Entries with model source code
########################################

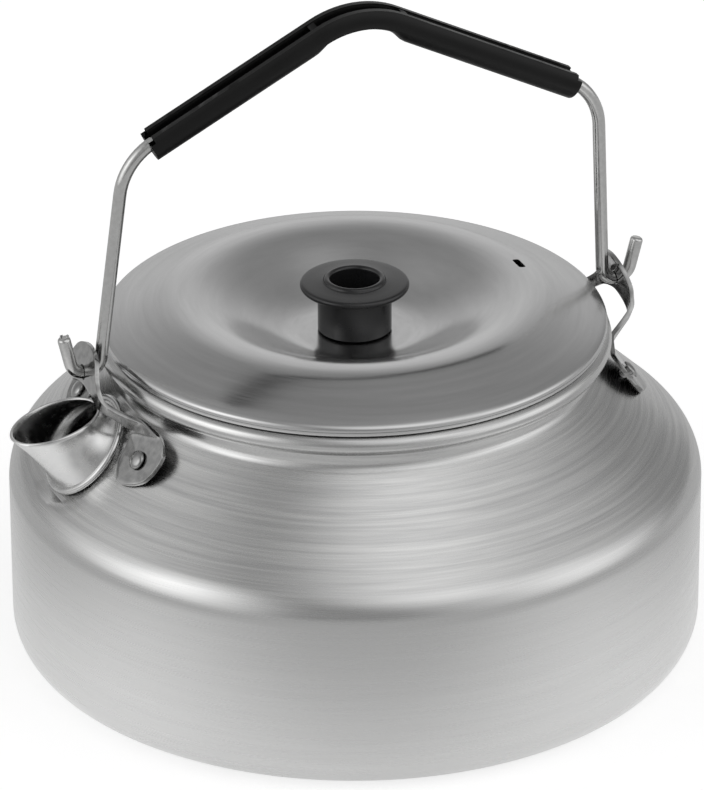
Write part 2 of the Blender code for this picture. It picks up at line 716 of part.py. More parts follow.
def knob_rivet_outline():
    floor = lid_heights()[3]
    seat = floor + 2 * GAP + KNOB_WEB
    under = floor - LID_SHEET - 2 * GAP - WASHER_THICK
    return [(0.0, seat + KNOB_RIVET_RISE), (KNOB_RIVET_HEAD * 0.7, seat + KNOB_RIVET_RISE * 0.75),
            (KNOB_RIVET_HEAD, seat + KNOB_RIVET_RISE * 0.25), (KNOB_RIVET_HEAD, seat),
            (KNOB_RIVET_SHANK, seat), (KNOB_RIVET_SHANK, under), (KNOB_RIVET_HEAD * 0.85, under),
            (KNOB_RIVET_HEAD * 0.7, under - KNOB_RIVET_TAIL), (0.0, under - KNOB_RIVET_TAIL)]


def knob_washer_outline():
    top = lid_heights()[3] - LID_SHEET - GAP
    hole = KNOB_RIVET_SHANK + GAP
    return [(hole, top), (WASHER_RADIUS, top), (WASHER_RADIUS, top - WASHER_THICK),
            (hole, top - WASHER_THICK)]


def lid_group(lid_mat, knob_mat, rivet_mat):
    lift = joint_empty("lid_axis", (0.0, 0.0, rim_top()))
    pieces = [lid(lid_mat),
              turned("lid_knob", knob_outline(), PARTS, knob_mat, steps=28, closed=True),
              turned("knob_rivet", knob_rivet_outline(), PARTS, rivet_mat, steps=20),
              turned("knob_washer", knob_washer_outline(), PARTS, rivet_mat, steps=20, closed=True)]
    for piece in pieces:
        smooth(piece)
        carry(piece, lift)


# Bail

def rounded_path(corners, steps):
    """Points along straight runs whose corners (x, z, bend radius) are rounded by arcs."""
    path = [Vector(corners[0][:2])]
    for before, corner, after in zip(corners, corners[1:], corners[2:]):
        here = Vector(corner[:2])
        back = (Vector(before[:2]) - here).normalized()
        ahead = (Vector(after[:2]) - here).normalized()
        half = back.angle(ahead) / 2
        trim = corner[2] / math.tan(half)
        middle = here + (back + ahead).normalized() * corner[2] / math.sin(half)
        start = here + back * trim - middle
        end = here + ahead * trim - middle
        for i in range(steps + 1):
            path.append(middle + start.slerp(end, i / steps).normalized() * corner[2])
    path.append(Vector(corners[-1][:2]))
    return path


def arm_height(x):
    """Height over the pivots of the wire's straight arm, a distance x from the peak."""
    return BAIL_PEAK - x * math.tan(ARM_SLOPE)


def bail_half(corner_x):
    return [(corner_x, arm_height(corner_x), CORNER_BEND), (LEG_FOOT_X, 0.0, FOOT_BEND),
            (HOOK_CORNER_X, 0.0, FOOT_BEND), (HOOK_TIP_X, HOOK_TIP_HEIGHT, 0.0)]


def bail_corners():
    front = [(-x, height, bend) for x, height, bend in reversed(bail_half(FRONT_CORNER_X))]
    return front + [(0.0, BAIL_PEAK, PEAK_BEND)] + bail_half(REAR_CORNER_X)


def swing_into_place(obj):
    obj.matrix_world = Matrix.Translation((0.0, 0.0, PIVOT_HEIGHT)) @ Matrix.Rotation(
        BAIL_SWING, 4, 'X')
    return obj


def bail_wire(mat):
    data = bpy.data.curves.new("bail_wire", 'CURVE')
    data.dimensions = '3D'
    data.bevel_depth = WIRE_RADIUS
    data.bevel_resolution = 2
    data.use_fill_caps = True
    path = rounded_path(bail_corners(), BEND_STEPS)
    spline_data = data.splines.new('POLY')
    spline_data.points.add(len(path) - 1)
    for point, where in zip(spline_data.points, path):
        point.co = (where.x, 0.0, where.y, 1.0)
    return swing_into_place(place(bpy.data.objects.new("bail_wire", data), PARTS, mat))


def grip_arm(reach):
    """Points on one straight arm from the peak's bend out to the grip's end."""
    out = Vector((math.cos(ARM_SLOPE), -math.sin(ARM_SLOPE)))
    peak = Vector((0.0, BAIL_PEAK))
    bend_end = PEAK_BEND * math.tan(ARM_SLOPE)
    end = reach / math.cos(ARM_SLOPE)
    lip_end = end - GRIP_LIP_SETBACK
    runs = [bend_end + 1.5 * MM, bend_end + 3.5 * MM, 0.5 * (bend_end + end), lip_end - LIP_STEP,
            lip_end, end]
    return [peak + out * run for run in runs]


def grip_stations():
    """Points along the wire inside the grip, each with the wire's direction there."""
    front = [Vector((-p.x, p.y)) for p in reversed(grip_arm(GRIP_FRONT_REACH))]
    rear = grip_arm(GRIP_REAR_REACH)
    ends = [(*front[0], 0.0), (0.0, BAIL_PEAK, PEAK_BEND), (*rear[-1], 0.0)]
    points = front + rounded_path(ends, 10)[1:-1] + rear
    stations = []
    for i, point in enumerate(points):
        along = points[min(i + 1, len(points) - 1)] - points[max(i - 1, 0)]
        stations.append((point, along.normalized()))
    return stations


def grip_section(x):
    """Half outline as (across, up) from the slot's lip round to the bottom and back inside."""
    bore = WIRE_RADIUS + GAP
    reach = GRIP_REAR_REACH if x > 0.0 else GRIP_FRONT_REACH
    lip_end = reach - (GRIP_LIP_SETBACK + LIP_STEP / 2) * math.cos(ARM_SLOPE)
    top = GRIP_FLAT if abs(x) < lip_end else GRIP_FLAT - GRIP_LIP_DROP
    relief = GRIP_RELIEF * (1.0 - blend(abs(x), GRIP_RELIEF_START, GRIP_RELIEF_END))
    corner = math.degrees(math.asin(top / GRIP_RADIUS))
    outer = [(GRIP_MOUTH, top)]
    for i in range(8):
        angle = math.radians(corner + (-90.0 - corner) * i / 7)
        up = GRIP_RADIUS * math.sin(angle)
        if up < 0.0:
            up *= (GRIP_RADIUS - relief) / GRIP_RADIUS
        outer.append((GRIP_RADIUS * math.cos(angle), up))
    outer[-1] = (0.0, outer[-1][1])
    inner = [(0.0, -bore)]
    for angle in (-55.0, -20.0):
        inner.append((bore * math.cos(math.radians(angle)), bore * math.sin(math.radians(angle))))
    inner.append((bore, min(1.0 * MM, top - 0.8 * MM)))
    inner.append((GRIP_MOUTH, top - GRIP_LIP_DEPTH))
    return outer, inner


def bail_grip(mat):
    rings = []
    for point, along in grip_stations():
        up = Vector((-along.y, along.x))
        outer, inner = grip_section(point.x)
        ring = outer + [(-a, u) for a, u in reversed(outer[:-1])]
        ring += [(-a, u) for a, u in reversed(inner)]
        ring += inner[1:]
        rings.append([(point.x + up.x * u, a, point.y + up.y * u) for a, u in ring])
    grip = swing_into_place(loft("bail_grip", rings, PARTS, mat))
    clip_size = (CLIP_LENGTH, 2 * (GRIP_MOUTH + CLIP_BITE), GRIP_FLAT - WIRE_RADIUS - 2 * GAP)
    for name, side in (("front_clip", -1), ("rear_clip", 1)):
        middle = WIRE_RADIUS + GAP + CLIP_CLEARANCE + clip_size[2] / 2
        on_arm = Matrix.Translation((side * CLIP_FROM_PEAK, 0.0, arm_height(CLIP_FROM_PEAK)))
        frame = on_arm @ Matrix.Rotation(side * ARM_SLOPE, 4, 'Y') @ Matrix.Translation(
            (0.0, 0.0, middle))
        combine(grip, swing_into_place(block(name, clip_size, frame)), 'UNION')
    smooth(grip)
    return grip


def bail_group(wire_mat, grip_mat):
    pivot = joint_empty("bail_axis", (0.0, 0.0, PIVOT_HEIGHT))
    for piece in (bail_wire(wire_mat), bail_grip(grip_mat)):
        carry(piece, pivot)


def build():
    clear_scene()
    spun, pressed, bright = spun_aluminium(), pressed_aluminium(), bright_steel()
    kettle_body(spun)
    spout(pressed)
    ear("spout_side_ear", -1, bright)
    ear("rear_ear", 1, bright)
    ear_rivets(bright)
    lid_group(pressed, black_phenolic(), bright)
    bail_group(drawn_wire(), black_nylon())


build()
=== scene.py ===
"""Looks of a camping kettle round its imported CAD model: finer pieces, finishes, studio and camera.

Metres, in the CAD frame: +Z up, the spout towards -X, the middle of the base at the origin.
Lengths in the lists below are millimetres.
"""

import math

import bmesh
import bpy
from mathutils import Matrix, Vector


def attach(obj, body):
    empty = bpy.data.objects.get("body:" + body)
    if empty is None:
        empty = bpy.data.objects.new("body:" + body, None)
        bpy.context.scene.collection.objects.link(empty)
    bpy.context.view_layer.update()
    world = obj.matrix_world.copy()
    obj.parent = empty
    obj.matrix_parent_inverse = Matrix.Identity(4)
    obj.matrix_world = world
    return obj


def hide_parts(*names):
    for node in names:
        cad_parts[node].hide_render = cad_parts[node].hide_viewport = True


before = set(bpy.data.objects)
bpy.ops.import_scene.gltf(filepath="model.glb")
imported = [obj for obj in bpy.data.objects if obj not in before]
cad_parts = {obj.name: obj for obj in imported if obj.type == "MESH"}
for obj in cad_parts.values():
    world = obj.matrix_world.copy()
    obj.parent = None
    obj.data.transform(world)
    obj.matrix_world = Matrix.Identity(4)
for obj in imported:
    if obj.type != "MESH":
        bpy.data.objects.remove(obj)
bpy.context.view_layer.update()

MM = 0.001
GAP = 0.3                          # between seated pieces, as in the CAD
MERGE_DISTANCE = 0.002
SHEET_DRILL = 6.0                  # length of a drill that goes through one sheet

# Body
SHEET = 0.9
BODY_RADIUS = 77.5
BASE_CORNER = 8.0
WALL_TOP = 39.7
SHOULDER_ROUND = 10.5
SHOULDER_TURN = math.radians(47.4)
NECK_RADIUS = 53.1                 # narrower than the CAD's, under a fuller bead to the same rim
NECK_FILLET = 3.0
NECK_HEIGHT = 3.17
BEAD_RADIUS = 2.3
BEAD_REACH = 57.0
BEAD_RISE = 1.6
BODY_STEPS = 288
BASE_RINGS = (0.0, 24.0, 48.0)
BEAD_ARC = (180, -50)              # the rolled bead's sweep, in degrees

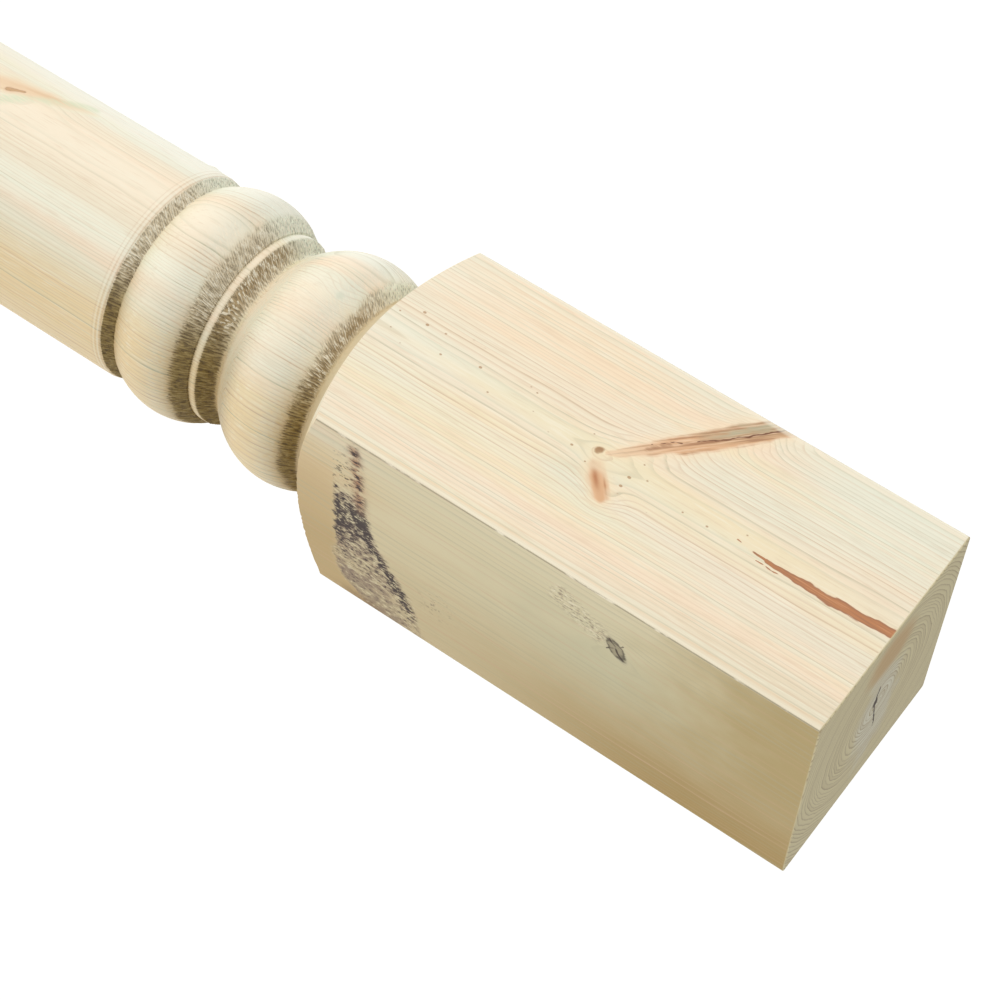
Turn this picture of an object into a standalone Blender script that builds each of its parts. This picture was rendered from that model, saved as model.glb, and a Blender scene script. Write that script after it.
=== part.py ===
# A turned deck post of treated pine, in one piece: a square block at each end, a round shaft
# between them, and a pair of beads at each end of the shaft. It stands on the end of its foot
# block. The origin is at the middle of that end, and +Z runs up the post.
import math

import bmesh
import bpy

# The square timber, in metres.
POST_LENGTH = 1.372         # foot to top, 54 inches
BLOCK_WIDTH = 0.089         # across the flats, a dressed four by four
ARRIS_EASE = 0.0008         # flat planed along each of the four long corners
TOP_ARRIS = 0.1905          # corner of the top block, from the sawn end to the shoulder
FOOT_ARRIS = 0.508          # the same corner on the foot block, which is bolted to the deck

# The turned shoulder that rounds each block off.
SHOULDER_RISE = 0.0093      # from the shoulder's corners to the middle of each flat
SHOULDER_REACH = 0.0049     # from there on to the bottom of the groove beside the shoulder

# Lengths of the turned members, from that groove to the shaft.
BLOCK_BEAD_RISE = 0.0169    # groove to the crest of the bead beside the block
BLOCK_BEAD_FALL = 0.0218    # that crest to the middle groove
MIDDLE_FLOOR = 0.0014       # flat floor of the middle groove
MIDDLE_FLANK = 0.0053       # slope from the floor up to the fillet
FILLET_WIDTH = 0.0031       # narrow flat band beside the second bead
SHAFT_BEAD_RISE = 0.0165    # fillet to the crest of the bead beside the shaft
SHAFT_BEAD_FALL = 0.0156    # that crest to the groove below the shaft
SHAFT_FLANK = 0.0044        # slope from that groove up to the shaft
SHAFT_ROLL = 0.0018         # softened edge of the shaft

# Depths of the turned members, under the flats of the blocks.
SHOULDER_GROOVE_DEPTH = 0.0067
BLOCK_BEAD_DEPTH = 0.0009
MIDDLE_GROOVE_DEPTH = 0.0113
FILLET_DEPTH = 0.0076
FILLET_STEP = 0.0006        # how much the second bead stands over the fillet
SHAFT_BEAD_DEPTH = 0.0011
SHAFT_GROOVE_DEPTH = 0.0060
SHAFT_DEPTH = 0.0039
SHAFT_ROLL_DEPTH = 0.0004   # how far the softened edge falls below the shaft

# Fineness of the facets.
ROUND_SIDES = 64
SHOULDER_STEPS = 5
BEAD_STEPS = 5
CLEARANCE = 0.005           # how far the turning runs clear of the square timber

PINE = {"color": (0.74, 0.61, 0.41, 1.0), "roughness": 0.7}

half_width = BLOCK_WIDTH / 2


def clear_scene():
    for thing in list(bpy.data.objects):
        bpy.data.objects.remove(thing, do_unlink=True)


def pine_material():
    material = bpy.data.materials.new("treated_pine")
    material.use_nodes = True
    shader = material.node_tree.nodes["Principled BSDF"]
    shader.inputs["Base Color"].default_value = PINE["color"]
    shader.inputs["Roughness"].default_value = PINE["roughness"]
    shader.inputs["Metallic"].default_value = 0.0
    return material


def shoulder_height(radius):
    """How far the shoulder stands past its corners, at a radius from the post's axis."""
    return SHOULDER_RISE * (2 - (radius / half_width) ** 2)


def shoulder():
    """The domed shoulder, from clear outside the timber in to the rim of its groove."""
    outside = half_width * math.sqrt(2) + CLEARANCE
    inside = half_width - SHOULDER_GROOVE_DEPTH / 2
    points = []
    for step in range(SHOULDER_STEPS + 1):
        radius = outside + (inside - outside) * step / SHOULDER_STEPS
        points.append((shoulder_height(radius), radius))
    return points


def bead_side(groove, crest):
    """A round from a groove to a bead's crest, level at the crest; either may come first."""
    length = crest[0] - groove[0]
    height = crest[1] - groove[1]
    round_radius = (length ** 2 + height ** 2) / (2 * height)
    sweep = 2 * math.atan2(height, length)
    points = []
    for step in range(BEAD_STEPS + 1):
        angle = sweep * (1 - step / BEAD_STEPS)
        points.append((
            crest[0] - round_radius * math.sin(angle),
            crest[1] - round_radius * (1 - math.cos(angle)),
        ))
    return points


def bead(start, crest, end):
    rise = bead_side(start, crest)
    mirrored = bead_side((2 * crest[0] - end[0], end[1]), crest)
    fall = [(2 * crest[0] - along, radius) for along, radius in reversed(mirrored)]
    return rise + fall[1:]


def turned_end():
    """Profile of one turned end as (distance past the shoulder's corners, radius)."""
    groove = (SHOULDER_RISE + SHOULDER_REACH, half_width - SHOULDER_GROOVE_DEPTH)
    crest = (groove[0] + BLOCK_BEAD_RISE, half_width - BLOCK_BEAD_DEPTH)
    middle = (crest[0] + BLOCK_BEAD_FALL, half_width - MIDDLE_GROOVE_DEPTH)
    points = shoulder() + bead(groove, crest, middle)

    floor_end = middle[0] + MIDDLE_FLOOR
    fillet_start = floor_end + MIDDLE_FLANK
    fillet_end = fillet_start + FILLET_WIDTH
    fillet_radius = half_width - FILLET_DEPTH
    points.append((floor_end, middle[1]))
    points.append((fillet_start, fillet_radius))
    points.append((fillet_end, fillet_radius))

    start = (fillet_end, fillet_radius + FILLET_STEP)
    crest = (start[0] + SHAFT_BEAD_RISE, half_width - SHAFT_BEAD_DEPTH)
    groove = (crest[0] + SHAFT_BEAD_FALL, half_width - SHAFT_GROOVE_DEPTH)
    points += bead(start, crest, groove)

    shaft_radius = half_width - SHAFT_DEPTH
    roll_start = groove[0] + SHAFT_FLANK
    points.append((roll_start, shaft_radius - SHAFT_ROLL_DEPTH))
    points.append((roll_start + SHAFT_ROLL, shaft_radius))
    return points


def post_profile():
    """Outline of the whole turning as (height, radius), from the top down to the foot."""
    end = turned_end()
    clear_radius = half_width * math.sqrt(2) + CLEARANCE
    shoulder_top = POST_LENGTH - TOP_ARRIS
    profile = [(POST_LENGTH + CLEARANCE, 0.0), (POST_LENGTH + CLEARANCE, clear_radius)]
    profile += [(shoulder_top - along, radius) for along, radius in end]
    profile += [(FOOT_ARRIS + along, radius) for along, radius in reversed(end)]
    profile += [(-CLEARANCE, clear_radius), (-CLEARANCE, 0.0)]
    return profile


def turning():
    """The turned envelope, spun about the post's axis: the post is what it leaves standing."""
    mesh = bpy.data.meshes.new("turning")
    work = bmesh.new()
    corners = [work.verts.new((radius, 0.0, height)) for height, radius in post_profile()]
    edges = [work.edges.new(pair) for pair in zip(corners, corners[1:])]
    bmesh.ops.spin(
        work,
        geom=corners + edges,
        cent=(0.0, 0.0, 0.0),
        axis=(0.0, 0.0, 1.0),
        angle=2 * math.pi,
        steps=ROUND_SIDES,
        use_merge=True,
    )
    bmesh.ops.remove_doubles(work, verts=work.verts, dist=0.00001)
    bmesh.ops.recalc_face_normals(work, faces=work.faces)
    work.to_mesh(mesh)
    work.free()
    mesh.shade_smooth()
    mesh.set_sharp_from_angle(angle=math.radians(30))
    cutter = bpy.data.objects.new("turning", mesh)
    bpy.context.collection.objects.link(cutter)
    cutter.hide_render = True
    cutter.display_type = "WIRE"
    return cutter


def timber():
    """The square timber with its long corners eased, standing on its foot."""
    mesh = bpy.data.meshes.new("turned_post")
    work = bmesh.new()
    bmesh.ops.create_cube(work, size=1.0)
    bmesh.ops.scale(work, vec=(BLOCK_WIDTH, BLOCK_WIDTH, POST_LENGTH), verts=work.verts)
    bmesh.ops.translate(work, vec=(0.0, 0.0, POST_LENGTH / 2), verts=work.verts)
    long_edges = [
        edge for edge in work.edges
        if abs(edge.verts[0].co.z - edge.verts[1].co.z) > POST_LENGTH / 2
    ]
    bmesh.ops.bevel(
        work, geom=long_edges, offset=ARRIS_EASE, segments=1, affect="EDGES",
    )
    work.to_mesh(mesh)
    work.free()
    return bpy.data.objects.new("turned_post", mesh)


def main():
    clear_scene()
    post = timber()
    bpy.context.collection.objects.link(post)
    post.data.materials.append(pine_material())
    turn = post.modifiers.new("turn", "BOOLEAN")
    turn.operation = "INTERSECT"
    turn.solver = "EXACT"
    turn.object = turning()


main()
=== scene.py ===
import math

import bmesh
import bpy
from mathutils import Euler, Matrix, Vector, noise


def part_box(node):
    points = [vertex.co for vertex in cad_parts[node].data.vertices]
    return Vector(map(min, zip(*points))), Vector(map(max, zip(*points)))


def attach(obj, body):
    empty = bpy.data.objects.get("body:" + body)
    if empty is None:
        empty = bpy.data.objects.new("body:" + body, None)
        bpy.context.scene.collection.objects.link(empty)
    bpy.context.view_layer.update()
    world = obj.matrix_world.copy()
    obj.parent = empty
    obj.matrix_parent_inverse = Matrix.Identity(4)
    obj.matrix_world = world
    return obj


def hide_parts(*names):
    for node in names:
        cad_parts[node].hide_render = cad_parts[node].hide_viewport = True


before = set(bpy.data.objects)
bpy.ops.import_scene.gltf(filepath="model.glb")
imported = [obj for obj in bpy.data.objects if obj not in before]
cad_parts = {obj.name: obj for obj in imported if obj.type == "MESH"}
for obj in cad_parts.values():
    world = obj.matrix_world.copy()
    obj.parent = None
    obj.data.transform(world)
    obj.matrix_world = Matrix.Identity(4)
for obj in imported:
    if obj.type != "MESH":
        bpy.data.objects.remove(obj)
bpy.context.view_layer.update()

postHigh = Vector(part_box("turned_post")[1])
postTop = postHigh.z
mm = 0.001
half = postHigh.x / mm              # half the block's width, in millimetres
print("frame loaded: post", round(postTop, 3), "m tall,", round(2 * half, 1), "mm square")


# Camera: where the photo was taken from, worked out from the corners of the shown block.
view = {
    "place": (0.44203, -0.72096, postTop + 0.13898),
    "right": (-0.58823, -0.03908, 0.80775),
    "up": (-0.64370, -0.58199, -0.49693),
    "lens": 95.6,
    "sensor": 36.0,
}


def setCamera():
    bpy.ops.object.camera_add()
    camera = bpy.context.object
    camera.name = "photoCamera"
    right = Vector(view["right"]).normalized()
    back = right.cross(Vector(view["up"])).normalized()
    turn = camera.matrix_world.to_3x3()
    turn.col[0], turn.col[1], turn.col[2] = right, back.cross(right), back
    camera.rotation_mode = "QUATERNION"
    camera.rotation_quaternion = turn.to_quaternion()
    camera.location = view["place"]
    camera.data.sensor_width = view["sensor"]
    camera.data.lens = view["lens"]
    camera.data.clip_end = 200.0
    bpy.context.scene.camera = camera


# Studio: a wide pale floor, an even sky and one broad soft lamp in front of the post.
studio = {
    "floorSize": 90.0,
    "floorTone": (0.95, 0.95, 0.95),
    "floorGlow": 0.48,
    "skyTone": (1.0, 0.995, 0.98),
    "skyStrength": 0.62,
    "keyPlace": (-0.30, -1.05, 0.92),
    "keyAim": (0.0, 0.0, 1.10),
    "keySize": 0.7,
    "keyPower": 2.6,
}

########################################

▶ _Written exercise_
Starting at the line that contains "Turn this picture", repeat each line exactly, and stop after the line that contains "SHAFT_ROLL = 0.0018".

▶ _Response to the task_
Turn this picture of an object into a standalone Blender script that builds each of its parts. This picture was rendered from that model, saved as model.glb, and a Blender scene script. Write that script after it.
=== part.py ===
# A turned deck post of treated pine, in one piece: a square block at each end, a round shaft
# between them, and a pair of beads at each end of the shaft. It stands on the end of its foot
# block. The origin is at the middle of that end, and +Z runs up the post.
import math

import bmesh
import bpy

# The square timber, in metres.
POST_LENGTH = 1.372         # foot to top, 54 inches
BLOCK_WIDTH = 0.089         # across the flats, a dressed four by four
ARRIS_EASE = 0.0008         # flat planed along each of the four long corners
TOP_ARRIS = 0.1905          # corner of the top block, from the sawn end to the shoulder
FOOT_ARRIS = 0.508          # the same corner on the foot block, which is bolted to the deck

# The turned shoulder that rounds each block off.
SHOULDER_RISE = 0.0093      # from the shoulder's corners to the middle of each flat
SHOULDER_REACH = 0.0049     # from there on to the bottom of the groove beside the shoulder

# Lengths of the turned members, from that groove to the shaft.
BLOCK_BEAD_RISE = 0.0169    # groove to the crest of the bead beside the block
BLOCK_BEAD_FALL = 0.0218    # that crest to the middle groove
MIDDLE_FLOOR = 0.0014       # flat floor of the middle groove
MIDDLE_FLANK = 0.0053       # slope from the floor up to the fillet
FILLET_WIDTH = 0.0031       # narrow flat band beside the second bead
SHAFT_BEAD_RISE = 0.0165    # fillet to the crest of the bead beside the shaft
SHAFT_BEAD_FALL = 0.0156    # that crest to the groove below the shaft
SHAFT_FLANK = 0.0044        # slope from that groove up to the shaft
SHAFT_ROLL = 0.0018         # softened edge of the shaft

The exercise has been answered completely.